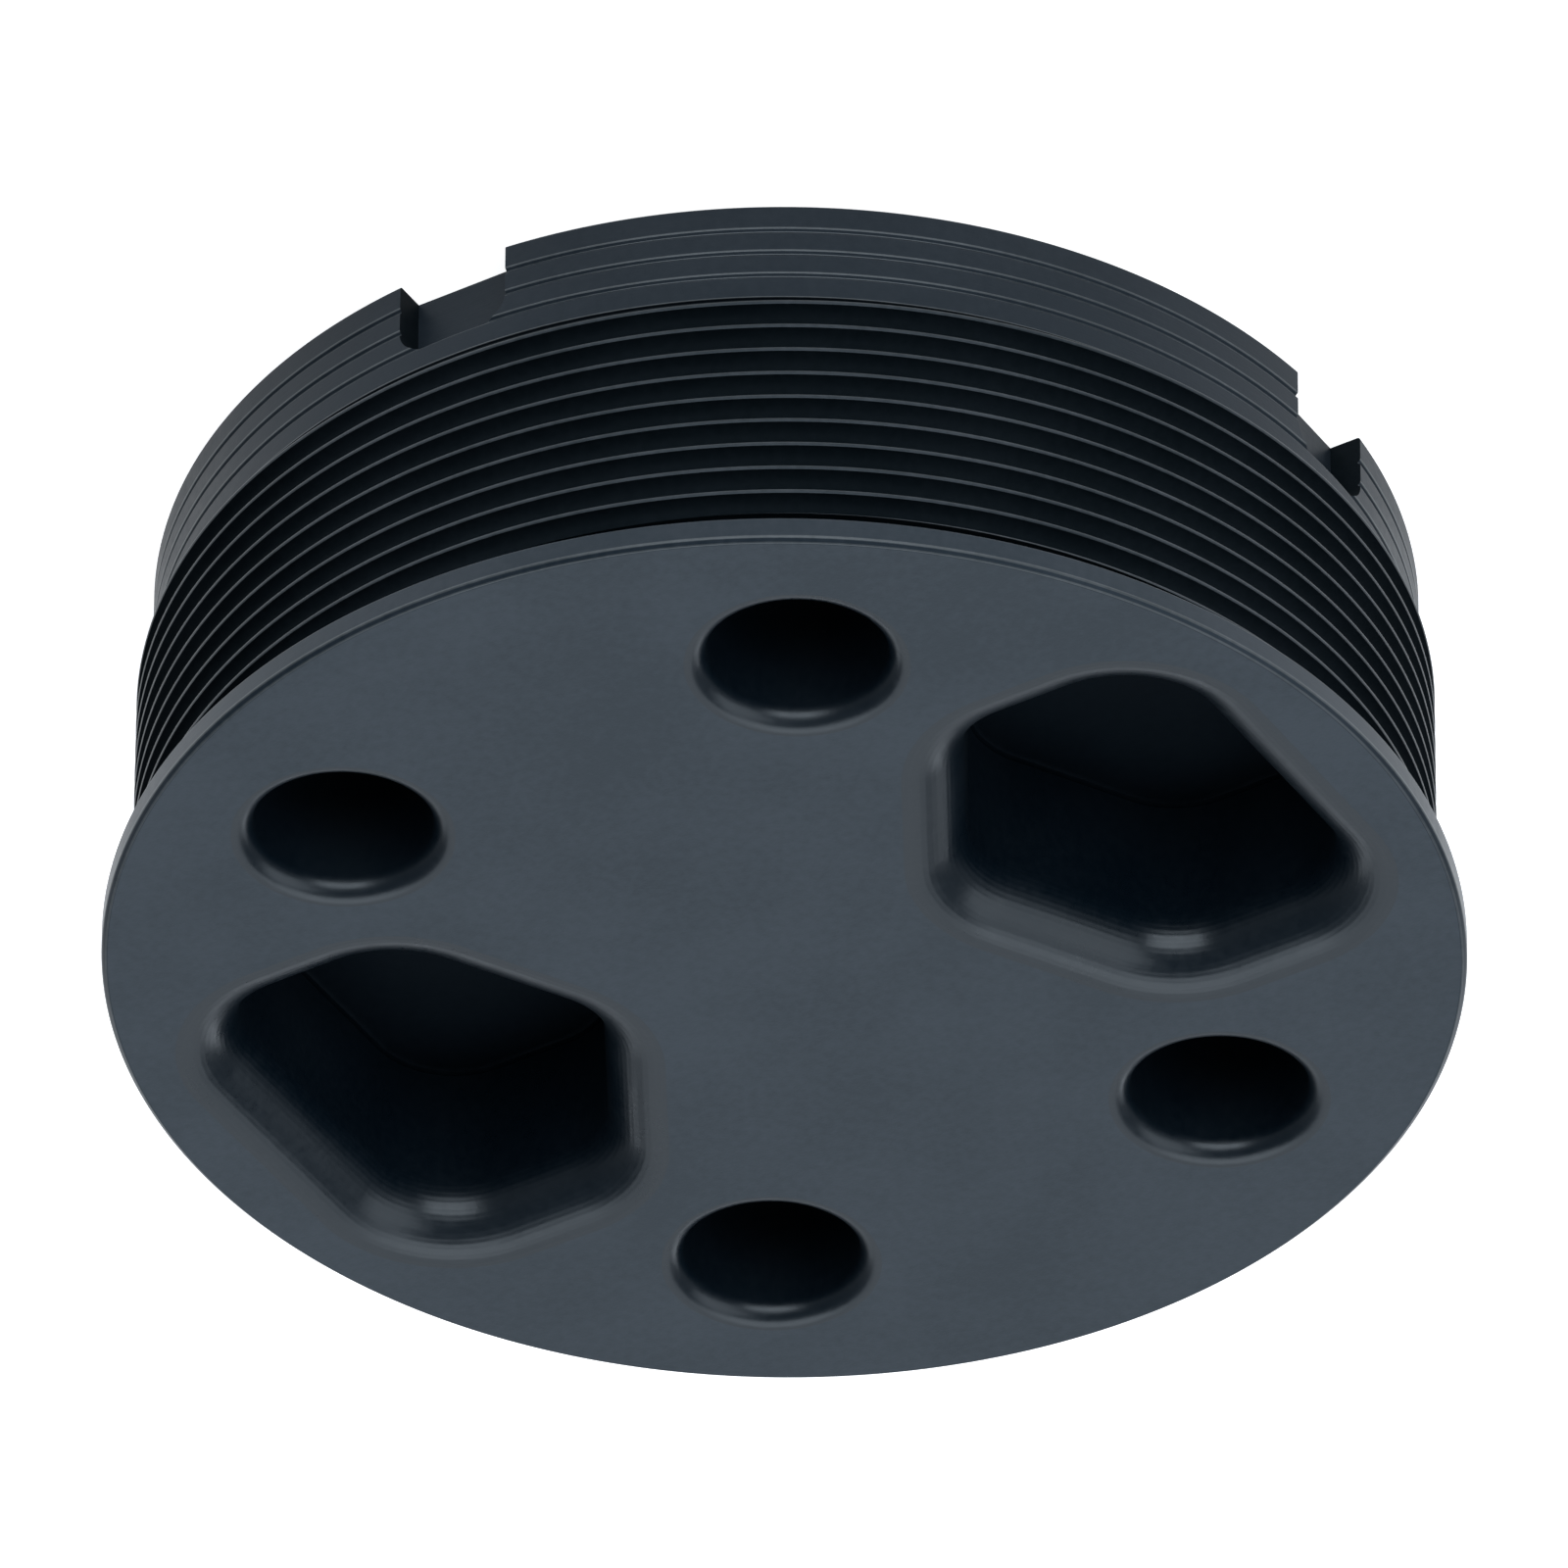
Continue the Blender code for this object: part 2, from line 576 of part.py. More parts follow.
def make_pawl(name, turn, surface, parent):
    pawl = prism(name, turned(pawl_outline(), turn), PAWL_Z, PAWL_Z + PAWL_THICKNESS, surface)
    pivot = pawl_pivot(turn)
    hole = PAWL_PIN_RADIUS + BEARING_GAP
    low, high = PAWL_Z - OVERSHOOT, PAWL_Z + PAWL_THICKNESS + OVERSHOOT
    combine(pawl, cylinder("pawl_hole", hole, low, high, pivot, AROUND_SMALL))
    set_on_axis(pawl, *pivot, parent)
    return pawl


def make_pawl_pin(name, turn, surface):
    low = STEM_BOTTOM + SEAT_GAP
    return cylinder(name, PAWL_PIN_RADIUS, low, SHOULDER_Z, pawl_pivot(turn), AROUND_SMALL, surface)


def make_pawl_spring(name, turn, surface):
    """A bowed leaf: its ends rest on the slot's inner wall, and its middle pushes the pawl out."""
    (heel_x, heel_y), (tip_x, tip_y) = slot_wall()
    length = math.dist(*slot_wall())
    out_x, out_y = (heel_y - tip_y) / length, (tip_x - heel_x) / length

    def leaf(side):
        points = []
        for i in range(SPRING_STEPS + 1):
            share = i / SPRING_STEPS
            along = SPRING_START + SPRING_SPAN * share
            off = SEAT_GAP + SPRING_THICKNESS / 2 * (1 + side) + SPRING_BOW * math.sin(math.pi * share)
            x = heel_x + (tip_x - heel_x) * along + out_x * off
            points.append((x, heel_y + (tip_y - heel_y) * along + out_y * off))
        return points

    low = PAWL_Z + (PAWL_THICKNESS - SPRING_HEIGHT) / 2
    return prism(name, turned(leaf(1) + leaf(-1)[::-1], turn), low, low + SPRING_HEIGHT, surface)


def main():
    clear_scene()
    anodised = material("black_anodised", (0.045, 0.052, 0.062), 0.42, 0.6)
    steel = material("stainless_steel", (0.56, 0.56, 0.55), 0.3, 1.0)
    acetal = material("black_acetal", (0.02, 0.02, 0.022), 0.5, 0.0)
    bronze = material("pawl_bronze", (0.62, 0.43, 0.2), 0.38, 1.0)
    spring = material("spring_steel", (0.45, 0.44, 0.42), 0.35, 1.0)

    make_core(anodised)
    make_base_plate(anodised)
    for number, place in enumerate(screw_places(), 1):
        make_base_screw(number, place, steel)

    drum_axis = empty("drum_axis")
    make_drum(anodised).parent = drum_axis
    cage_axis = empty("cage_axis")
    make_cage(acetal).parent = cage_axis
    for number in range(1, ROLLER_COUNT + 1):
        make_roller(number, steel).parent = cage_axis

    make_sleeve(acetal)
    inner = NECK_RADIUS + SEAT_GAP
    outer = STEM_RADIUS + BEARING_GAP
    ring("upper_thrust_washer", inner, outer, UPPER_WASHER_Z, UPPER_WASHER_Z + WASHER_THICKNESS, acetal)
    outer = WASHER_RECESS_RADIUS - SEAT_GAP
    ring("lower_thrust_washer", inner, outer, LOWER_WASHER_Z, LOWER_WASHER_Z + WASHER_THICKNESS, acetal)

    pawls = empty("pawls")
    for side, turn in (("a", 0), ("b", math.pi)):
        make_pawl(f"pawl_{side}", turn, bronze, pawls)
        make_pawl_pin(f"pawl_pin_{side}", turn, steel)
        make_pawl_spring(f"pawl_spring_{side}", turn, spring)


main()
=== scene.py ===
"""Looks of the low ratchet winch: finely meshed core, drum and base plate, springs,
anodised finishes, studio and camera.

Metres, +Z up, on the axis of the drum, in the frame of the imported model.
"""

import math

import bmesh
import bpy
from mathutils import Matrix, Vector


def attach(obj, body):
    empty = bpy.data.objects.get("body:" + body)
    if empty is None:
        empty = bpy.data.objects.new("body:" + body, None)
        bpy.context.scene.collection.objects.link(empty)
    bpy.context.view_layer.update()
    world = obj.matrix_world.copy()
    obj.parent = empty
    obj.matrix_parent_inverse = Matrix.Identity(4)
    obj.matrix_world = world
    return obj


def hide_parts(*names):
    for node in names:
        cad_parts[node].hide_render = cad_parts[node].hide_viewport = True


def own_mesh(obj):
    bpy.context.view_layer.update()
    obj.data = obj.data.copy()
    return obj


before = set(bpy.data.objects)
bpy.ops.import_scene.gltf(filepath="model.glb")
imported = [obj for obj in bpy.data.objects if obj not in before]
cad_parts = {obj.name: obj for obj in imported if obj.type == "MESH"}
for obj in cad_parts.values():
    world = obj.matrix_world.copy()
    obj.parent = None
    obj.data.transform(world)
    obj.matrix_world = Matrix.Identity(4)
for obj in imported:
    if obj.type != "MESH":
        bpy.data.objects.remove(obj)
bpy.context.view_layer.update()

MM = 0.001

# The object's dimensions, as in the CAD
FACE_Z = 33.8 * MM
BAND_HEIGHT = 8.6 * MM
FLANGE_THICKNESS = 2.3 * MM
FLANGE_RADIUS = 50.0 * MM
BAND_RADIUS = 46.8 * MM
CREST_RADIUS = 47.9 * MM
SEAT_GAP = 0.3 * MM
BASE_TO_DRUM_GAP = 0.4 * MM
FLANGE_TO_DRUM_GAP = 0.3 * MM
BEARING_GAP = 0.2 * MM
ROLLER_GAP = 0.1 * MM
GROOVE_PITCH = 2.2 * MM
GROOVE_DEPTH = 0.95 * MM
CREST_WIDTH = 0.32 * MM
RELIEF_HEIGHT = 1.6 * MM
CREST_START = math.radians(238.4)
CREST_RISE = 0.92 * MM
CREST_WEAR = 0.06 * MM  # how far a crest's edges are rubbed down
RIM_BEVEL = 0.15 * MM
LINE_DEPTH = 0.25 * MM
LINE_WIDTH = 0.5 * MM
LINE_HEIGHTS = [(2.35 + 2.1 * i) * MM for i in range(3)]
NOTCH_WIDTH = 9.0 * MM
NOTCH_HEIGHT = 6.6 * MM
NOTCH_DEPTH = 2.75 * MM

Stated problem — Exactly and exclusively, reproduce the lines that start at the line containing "make_sleeve(acetal)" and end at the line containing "cad_parts[node].hide_render = cad_parts[node].hide_viewport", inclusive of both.

Solved problem —
    make_sleeve(acetal)
    inner = NECK_RADIUS + SEAT_GAP
    outer = STEM_RADIUS + BEARING_GAP
    ring("upper_thrust_washer", inner, outer, UPPER_WASHER_Z, UPPER_WASHER_Z + WASHER_THICKNESS, acetal)
    outer = WASHER_RECESS_RADIUS - SEAT_GAP
    ring("lower_thrust_washer", inner, outer, LOWER_WASHER_Z, LOWER_WASHER_Z + WASHER_THICKNESS, acetal)

    pawls = empty("pawls")
    for side, turn in (("a", 0), ("b", math.pi)):
        make_pawl(f"pawl_{side}", turn, bronze, pawls)
        make_pawl_pin(f"pawl_pin_{side}", turn, steel)
        make_pawl_spring(f"pawl_spring_{side}", turn, spring)


main()
=== scene.py ===
"""Looks of the low ratchet winch: finely meshed core, drum and base plate, springs,
anodised finishes, studio and camera.

Metres, +Z up, on the axis of the drum, in the frame of the imported model.
"""

import math

import bmesh
import bpy
from mathutils import Matrix, Vector


def attach(obj, body):
    empty = bpy.data.objects.get("body:" + body)
    if empty is None:
        empty = bpy.data.objects.new("body:" + body, None)
        bpy.context.scene.collection.objects.link(empty)
    bpy.context.view_layer.update()
    world = obj.matrix_world.copy()
    obj.parent = empty
    obj.matrix_parent_inverse = Matrix.Identity(4)
    obj.matrix_world = world
    return obj


def hide_parts(*names):
    for node in names:
        cad_parts[node].hide_render = cad_parts[node].hide_viewport = True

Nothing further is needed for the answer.